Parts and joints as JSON
------------------------
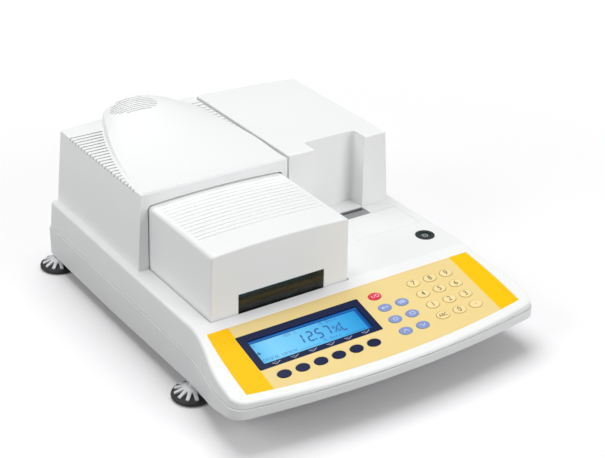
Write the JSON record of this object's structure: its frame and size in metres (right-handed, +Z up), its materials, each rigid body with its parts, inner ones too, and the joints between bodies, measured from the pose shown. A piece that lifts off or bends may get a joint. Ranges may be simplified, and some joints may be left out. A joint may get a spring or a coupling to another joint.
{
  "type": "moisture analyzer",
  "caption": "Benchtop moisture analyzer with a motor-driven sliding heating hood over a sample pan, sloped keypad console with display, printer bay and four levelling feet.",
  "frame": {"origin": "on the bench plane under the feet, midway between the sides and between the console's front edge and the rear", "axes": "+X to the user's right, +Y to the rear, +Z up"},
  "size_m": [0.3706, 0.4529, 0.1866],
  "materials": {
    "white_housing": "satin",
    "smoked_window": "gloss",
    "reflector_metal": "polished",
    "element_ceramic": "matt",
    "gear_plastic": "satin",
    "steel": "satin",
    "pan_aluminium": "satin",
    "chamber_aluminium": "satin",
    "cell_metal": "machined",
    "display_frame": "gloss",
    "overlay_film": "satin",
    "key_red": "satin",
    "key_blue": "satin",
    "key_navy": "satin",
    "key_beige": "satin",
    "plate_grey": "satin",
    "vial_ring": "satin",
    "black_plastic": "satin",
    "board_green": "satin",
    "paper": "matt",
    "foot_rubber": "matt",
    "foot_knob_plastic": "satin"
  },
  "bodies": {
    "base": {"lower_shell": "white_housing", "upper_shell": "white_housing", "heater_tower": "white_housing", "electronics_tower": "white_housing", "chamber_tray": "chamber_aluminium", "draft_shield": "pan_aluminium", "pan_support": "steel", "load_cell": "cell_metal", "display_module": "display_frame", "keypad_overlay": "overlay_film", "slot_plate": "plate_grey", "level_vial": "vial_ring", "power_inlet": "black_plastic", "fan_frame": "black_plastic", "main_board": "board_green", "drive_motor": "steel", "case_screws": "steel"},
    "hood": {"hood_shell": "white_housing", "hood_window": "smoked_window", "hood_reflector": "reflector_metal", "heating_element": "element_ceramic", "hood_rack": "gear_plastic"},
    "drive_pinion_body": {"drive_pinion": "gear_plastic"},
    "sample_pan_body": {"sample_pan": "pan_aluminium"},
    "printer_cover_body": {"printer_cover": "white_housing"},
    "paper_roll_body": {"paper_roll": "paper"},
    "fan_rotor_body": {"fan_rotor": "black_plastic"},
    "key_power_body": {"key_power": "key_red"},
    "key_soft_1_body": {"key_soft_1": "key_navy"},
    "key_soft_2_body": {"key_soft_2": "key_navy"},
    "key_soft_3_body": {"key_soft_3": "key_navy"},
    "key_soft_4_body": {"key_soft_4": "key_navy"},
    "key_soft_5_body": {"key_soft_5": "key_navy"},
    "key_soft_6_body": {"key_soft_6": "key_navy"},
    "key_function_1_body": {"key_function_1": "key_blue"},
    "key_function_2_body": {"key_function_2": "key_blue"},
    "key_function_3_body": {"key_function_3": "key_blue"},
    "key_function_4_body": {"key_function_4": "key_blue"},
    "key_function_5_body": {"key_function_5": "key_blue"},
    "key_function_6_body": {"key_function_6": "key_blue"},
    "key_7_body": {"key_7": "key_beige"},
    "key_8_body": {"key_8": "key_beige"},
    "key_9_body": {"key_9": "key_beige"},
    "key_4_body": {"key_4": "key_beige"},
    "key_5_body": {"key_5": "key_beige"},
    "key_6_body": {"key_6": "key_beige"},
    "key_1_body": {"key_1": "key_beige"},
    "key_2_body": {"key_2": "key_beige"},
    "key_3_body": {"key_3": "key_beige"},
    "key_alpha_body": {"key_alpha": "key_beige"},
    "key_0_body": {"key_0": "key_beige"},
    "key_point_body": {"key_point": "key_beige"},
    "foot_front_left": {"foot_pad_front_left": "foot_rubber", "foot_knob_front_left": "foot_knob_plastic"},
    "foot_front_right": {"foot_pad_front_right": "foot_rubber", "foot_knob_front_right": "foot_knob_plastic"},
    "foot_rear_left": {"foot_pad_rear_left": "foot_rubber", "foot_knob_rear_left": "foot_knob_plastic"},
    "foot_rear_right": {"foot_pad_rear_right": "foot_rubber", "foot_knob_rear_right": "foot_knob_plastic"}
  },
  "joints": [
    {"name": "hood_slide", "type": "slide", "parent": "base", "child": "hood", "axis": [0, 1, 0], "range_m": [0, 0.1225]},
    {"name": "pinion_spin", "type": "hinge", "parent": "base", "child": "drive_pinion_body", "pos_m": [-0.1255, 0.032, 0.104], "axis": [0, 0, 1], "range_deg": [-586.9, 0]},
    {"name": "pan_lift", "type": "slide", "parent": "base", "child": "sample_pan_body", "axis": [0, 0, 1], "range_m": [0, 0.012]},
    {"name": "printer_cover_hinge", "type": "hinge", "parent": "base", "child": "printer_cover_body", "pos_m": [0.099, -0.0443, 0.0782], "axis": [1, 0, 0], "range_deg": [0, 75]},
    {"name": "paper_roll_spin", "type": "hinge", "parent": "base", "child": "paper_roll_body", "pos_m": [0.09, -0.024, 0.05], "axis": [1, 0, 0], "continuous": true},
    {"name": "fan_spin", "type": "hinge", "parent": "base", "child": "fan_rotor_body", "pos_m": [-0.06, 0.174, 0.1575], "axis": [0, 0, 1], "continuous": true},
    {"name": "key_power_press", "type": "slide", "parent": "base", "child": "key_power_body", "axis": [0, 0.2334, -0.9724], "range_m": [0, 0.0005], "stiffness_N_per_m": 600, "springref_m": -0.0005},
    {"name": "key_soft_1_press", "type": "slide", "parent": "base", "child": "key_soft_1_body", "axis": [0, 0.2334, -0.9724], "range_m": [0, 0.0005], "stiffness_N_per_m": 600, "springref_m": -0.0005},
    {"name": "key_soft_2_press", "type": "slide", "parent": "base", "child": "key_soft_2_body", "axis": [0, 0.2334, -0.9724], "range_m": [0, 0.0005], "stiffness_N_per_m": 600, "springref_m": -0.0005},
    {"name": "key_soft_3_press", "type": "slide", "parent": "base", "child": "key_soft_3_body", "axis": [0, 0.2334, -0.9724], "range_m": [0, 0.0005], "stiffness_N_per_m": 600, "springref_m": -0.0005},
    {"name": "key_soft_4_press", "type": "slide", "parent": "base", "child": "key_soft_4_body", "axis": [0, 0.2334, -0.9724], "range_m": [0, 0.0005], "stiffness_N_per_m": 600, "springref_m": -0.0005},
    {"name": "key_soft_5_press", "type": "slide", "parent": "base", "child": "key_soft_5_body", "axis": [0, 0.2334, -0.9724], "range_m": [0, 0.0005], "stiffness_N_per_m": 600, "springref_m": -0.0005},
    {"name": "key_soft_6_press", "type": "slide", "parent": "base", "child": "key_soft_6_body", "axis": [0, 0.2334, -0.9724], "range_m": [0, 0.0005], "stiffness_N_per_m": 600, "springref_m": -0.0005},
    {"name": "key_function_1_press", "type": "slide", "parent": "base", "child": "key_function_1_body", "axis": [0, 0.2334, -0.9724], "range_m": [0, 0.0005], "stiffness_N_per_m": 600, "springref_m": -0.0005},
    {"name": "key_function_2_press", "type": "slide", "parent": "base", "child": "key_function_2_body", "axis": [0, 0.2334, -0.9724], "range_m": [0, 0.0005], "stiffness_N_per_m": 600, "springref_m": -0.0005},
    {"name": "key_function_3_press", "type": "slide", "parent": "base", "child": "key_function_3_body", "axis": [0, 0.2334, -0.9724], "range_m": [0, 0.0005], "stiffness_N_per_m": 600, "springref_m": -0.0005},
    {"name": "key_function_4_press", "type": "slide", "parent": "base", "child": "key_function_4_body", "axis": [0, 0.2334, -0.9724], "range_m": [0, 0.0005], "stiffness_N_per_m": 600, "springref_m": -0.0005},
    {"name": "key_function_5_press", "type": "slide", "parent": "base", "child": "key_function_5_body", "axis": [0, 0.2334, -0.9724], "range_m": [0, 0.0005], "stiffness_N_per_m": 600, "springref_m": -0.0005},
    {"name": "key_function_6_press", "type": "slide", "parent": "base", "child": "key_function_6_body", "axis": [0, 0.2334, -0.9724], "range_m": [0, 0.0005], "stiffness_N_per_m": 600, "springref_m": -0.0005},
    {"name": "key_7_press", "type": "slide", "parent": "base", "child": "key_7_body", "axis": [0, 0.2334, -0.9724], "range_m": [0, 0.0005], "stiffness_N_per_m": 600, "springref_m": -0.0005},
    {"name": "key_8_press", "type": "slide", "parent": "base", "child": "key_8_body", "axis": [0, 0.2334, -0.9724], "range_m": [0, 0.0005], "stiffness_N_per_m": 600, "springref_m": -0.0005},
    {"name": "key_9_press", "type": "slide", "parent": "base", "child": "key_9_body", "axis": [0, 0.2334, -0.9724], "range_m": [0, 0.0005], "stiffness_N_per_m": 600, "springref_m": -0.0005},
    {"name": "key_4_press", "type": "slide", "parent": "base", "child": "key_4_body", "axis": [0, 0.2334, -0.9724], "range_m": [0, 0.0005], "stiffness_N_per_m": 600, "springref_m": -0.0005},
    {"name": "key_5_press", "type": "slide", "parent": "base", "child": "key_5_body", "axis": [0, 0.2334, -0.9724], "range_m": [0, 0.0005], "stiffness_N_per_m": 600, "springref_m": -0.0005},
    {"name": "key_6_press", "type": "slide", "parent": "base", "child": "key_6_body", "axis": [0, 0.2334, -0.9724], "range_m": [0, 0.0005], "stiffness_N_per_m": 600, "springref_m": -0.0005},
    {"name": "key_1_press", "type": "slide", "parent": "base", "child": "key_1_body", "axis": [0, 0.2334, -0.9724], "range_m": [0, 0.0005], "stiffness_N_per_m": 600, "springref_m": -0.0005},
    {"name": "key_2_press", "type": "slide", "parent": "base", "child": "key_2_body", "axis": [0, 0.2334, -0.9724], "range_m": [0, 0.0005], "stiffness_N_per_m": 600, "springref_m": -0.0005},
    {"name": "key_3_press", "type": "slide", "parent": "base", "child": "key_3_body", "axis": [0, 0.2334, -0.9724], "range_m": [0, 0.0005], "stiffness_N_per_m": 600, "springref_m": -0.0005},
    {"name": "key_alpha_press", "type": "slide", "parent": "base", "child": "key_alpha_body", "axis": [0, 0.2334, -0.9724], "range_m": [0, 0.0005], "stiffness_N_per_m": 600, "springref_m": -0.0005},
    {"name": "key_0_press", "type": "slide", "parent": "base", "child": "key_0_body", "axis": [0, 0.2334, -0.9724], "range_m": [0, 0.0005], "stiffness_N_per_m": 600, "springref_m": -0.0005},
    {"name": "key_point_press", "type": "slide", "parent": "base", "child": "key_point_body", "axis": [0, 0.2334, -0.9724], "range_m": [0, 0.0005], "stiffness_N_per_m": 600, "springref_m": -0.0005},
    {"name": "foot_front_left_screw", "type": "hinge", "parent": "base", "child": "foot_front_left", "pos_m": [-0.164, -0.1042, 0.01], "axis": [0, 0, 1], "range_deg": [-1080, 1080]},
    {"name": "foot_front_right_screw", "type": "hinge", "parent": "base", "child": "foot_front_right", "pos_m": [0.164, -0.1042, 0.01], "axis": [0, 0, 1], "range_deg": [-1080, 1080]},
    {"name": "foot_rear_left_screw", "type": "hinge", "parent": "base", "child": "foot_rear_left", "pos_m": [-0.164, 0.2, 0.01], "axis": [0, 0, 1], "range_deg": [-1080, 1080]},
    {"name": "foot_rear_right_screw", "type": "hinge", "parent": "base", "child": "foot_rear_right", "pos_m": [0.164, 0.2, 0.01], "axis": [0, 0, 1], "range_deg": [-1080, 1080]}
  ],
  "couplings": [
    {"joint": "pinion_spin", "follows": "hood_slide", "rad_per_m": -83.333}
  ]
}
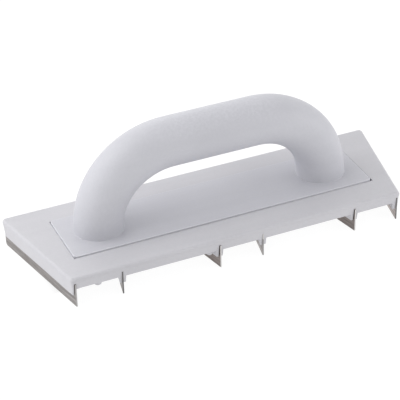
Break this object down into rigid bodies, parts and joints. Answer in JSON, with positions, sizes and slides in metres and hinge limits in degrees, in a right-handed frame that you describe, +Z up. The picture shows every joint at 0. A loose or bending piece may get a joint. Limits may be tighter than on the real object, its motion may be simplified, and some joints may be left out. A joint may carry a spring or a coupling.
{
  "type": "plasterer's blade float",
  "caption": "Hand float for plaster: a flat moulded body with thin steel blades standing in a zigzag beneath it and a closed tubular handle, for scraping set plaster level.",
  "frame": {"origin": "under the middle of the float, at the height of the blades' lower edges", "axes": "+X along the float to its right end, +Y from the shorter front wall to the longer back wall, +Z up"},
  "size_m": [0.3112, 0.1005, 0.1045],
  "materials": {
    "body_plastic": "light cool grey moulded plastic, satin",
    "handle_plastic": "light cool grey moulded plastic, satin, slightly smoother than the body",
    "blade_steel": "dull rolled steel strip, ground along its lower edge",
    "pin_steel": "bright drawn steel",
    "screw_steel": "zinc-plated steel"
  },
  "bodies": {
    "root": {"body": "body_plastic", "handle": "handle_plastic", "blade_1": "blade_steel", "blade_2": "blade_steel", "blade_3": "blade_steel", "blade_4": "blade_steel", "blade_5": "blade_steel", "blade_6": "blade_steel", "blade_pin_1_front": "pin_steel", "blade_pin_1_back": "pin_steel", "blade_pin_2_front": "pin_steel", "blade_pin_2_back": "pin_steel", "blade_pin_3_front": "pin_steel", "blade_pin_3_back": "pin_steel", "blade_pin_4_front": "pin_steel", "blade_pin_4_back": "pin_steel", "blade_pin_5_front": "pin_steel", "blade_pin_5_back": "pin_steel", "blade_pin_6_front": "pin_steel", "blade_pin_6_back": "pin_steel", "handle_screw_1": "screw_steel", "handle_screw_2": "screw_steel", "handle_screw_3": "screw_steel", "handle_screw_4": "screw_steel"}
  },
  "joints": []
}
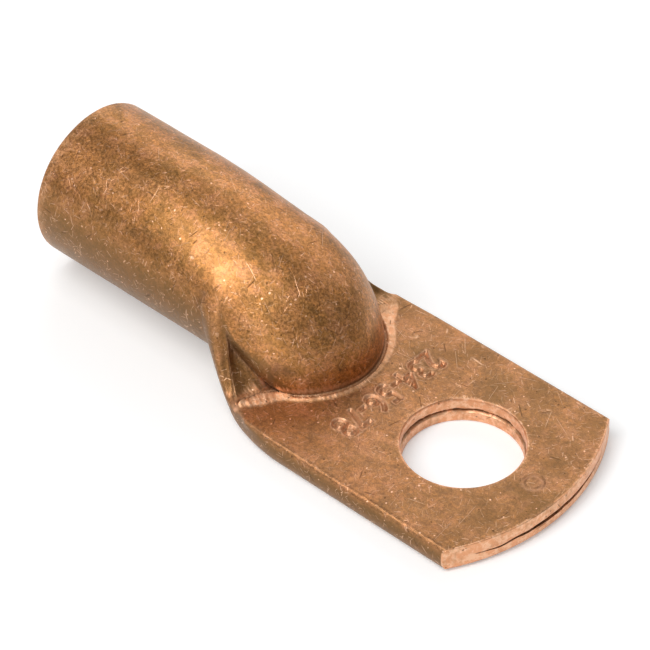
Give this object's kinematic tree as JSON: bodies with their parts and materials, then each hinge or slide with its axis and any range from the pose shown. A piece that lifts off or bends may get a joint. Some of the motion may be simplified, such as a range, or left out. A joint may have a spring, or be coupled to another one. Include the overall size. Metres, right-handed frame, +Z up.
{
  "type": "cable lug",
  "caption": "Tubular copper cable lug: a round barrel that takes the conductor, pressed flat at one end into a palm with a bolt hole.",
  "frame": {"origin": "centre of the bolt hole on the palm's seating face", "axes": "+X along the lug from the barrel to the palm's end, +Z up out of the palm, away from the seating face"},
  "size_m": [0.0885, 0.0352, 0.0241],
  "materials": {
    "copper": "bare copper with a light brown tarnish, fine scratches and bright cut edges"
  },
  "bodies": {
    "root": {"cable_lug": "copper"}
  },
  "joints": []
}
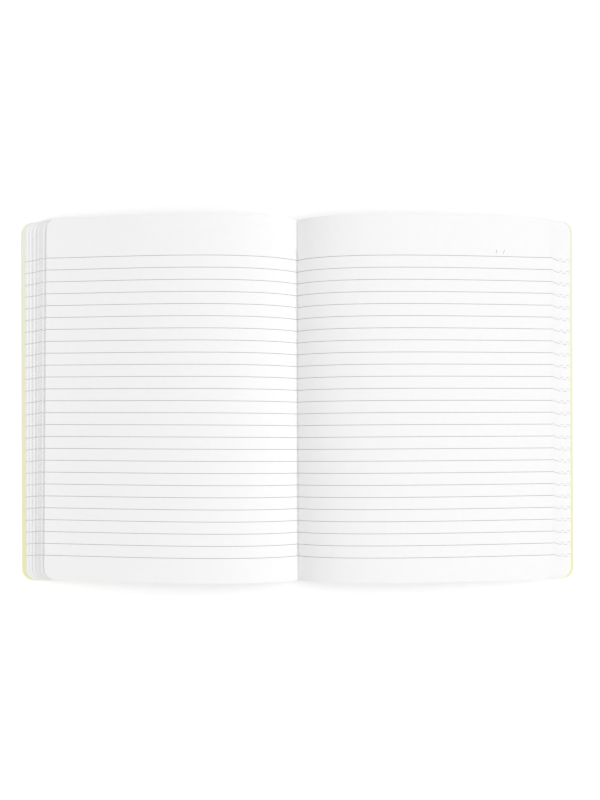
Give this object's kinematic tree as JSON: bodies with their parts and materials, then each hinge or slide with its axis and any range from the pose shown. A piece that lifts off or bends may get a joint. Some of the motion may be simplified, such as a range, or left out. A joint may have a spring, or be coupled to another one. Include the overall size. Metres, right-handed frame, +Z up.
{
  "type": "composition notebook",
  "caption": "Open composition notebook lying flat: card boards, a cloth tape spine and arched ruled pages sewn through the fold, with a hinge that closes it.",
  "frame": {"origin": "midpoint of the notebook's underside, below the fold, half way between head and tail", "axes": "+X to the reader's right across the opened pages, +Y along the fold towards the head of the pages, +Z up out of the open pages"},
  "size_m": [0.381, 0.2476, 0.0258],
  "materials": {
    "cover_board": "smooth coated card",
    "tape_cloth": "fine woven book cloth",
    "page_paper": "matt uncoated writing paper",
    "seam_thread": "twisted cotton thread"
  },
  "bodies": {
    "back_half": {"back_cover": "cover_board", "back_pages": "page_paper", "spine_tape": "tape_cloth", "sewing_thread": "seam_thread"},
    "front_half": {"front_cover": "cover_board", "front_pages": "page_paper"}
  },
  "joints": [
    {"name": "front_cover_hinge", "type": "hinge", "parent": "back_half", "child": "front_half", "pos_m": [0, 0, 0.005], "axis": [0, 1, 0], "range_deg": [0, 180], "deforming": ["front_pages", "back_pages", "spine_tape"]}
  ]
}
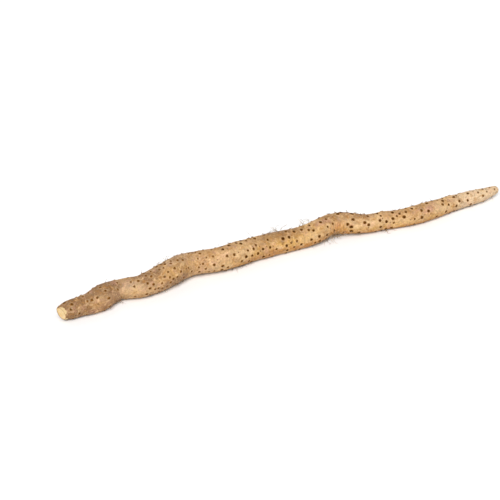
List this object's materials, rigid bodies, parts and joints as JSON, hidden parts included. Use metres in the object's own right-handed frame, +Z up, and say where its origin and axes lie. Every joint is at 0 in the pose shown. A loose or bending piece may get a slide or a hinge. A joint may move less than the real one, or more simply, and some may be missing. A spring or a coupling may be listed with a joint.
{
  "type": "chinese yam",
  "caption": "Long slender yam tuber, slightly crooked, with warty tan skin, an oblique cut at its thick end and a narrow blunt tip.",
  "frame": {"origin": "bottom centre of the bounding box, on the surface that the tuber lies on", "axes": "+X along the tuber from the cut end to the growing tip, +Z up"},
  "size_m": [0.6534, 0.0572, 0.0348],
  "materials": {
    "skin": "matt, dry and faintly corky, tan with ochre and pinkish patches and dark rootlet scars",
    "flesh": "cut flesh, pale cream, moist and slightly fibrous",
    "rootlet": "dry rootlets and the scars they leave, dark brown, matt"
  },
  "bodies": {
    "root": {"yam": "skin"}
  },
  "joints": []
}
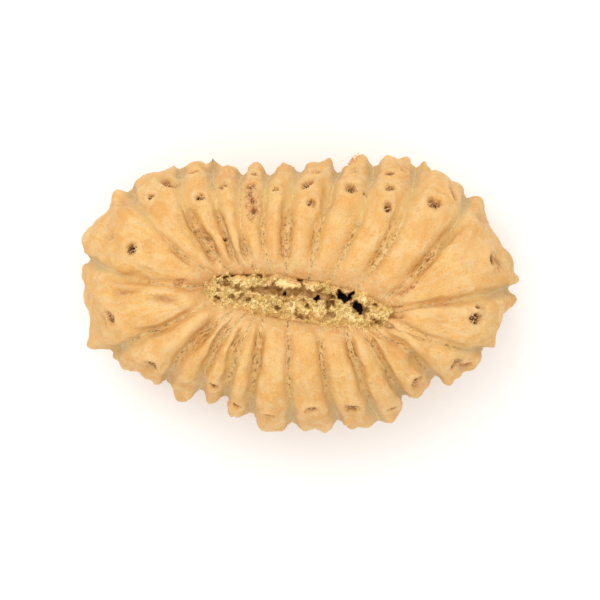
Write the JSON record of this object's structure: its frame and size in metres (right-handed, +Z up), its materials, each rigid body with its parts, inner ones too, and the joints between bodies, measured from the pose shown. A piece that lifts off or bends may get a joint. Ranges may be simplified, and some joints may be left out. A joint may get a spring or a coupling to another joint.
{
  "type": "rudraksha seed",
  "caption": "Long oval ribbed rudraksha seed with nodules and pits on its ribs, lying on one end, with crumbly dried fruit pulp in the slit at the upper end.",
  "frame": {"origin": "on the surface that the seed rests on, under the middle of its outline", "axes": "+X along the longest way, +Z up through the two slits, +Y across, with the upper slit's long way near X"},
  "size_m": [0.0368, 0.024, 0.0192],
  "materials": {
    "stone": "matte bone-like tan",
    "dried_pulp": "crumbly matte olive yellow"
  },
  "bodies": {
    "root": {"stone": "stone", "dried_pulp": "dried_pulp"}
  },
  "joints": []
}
------------------------
» **WORK REQUIRED**:
Begin at the line containing "List this object's" and reproduce each line through the end of the records above.

» **ANSWER IN FULL**:
List this object's materials, rigid bodies, parts and joints as JSON, hidden parts included. Use metres in the object's own right-handed frame, +Z up, and say where its origin and axes lie. Every joint is at 0 in the pose shown. A loose or bending piece may get a slide or a hinge. A joint may move less than the real one, or more simply, and some may be missing. A spring or a coupling may be listed with a joint.
{
  "type": "chinese yam",
  "caption": "Long slender yam tuber, slightly crooked, with warty tan skin, an oblique cut at its thick end and a narrow blunt tip.",
  "frame": {"origin": "bottom centre of the bounding box, on the surface that the tuber lies on", "axes": "+X along the tuber from the cut end to the growing tip, +Z up"},
  "size_m": [0.6534, 0.0572, 0.0348],
  "materials": {
    "skin": "matt, dry and faintly corky, tan with ochre and pinkish patches and dark rootlet scars",
    "flesh": "cut flesh, pale cream, moist and slightly fibrous",
    "rootlet": "dry rootlets and the scars they leave, dark brown, matt"
  },
  "bodies": {
    "root": {"yam": "skin"}
  },
  "joints": []
}
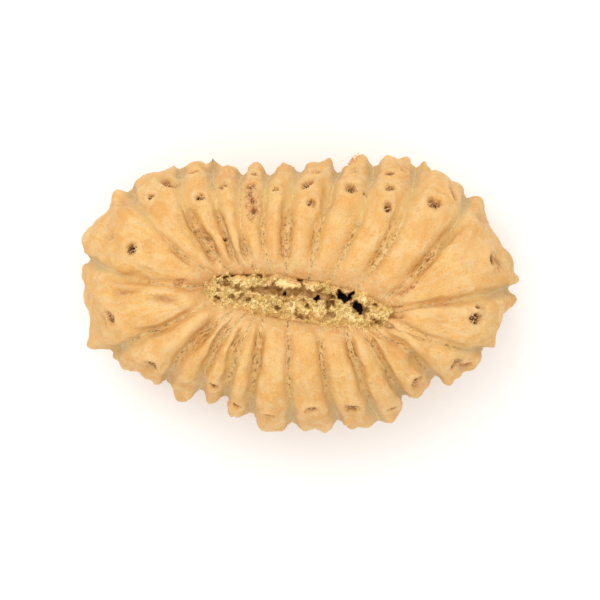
Write the JSON record of this object's structure: its frame and size in metres (right-handed, +Z up), its materials, each rigid body with its parts, inner ones too, and the joints between bodies, measured from the pose shown. A piece that lifts off or bends may get a joint. Ranges may be simplified, and some joints may be left out. A joint may get a spring or a coupling to another joint.
{
  "type": "rudraksha seed",
  "caption": "Long oval ribbed rudraksha seed with nodules and pits on its ribs, lying on one end, with crumbly dried fruit pulp in the slit at the upper end.",
  "frame": {"origin": "on the surface that the seed rests on, under the middle of its outline", "axes": "+X along the longest way, +Z up through the two slits, +Y across, with the upper slit's long way near X"},
  "size_m": [0.0368, 0.024, 0.0192],
  "materials": {
    "stone": "matte bone-like tan",
    "dried_pulp": "crumbly matte olive yellow"
  },
  "bodies": {
    "root": {"stone": "stone", "dried_pulp": "dried_pulp"}
  },
  "joints": []
}